What Are the Usual Treatments? Carcinoid Tumors to the Liver
Several treatment options are available for those with carcinoid tumors metastatic to the liver. Deciding among these options involves close communication between the treating physicians and you.
The treatment of choice of all carcinoid tumors is resection of both the primary tumor and all metastatic disease. However, because carcinoid metastases commonly involve both lobes of the liver and may coexist with distant metastatic disease elsewhere, only about ten percent of patients will have disease amenable to curative liver resection. Of the patients who undergo curative liver resection, about three fourths will be alive after five years. Although liver resection is a major operative endeavor, the operative mortality in trained hands is less than three percent.

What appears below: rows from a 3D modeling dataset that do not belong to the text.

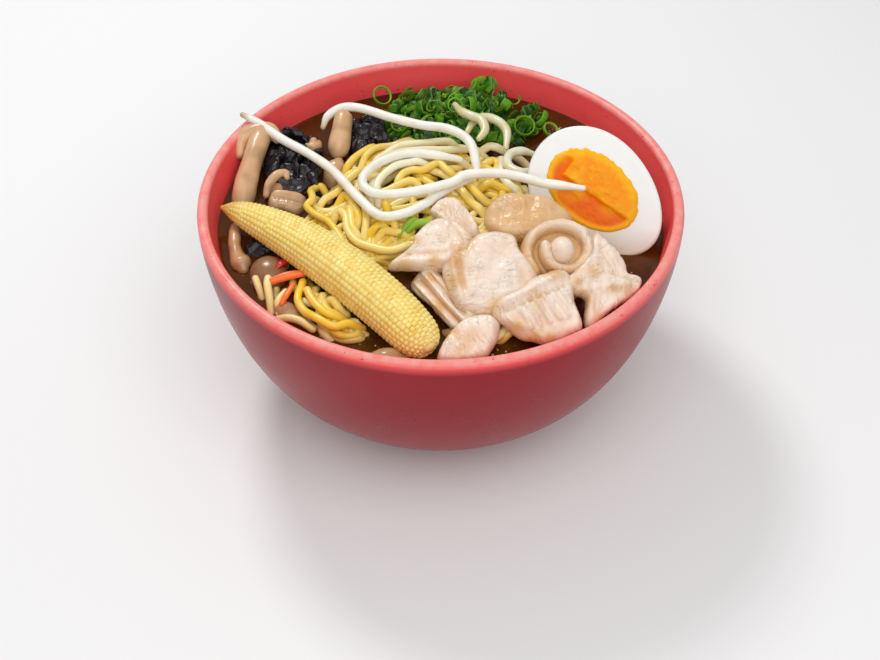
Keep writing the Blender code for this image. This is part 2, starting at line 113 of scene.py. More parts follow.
# a smooth course through points of any number of values
def smoothCourse(points, perSpan):
    points = [Vector(p) for p in points]
    points = [2 * points[0] - points[1], *points, 2 * points[-1] - points[-2]]
    course = []
    for a, b, c, d in zip(points, points[1:], points[2:], points[3:]):
        for step in range(perSpan):
            t = step / perSpan
            bend = (3 * b - 3 * c + d - a) * t**3 + (2 * a - 5 * b + 4 * c - d) * t**2
            course.append(b + ((c - a) * t + bend) / 2)
    course.append(points[-2])
    return course


# a new bmesh with the float layers that the food materials read
def newShape():
    bm = bmesh.new()
    for name in ("tone", "mark"):
        bm.verts.layers.float.new(name)
    bm.verts.layers.float_vector.new("grain")
    return bm


# the layers for how pale a spot is, and how much of the mark colour it has
def toneAndMark(bm):
    return bm.verts.layers.float["tone"], bm.verts.layers.float["mark"]


# lays a grid of faces round stations of (middle, across, up), which closes into a tube
def sweep(bm, stations, sides, tone=0.5, mark=None):
    made = bmesh.ops.create_grid(bm, x_segments=len(stations) - 1, y_segments=sides, size=1.0)
    toneLayer, markLayer = toneAndMark(bm)
    for vert in made["verts"]:
        i = round((vert.co.x + 1) / 2 * (len(stations) - 1))
        turn = (vert.co.y + 1) / 2 * fullTurn
        middle, across, up = stations[i]
        vert.co = middle + across * math.cos(turn) + up * math.sin(turn)
        vert[toneLayer] = tone
        vert[markLayer] = mark(i / (len(stations) - 1), turn) if mark else 0.0
    return made["verts"]


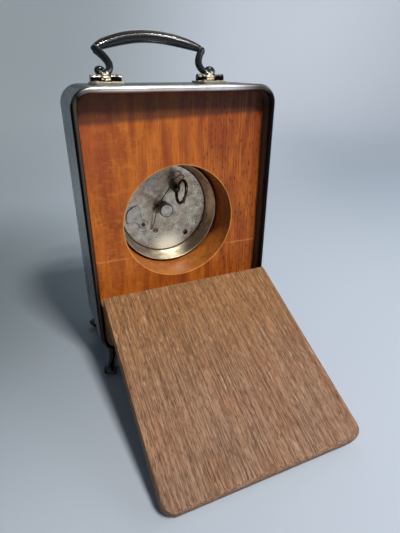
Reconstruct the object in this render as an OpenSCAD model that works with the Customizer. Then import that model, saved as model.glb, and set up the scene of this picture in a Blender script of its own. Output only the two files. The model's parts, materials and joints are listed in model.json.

If the metastatic disease in the liver is too extensive for curative resection, the literature supports palliative (symptom relieving) liver resection if ninety percent of the metastatic tumor burden can be resected. This can lead to symptomatic relief of carcinoid syndrome symptoms, although the duration of the response is thought inversely proportional to the amount of disease remaining after resection. (More disease left, shorter duration of response).
Ablative Therapy
Another palliative choice for treatment of metastatic liver carcinoid is ablation. Cryotherapy involves operative placement of a handheld probe into the parenchyma of the liver under ultrasound guidance. Liquid nitrogen then flows to the tip of the probe, freezing a ball of tissue containing the tumor. No large series have been published documenting survival improvement with this technique, but anecdotal reports have described successful palliation.
Recently, radiofrequency ablation has begun to replace cryotherapy as a palliative measure for metastatic disease. This modality involves intraoperative or percutaneous placement of a probe into the liver near the lesion. Radiofrequency energy is then passed from the tip of the probe, heating the tissue and causing necrosis. Several studies are underway to evaluate this approach.
Hepatic Artery Occlusion/Chemoembolization
These treatment modalities take advantage of the dual arterial blood supply of the liver, receiving blood from both the portal vein and the hepatic artery. Most metastases to the liver have a predominantly hepatic artery blood supply. Ligation of the right or left hepatic artery has resulted in decrease in tumor burden, but results have been somewhat disappointing in that symptoms typically recur.
Embolization is performed in vascular radiology and thus avoids a laparotomy (an open operation). In this procedure, the tumor is directly injected with or without chemotherapeutic agents, (usually doxorubicin with or without streptozocin). Following this, selective particulate embolization (blockage) of the arterial supply of the tumor with gelatin particles combined with ethanol and contrast. Interruption of blood supply has led to reported clinical response rates of up to ninety percent, although most patients eventually succumb to the disease. The role of chemotherapy with embolization is not established and embolization alone has also been found to be effective in treatment of metastatic neuroendocrine tumors.
Chemotherapeutic Regimens
The results of chemotherapeutic treatment of metastatic carcinoid have been variable. Foregut carcinoids have shown the best response rates to streptozocin and cisplatin/etoposide based regimens. However, carcinoids of midgut and hindgut origins are poorly-responsive to chemotherapy, and other options should be explored in these cases.
One option, which has been shown successful in some with midgut carcinoids, is systemic interferon-alpha therapy. Although the mechanism of action of this agent remains unknown, it has led to decline in tumor burden for variable periods of time in patients.
Finally, treatment with radiolabeled MIBG is undergoing evaluation. In this type of therapy, MIBG is complexed to a radioactive compound. Because carcinoid tumors preferentially take up this compound, necrosis-inducing radioactivity is concentrated within them. However, preliminary data has revealed that only fifteen percent of carcinoids respond.
Symptomatic Medical Therapy
Although curative treatment is rarely possible, effective palliation (symptomatic relief) for long periods has been accomplished by combinations of reduction of tumor burden with medical blockade of hormones. Because many of the symptoms are caused by serotonin and tachykinin excess, treatment with the hormone inhibitor octreotide has led to symptomatic relief in over seventy percent of patients. Over time, patients become tolerant to octreotide so that increasing doses are required.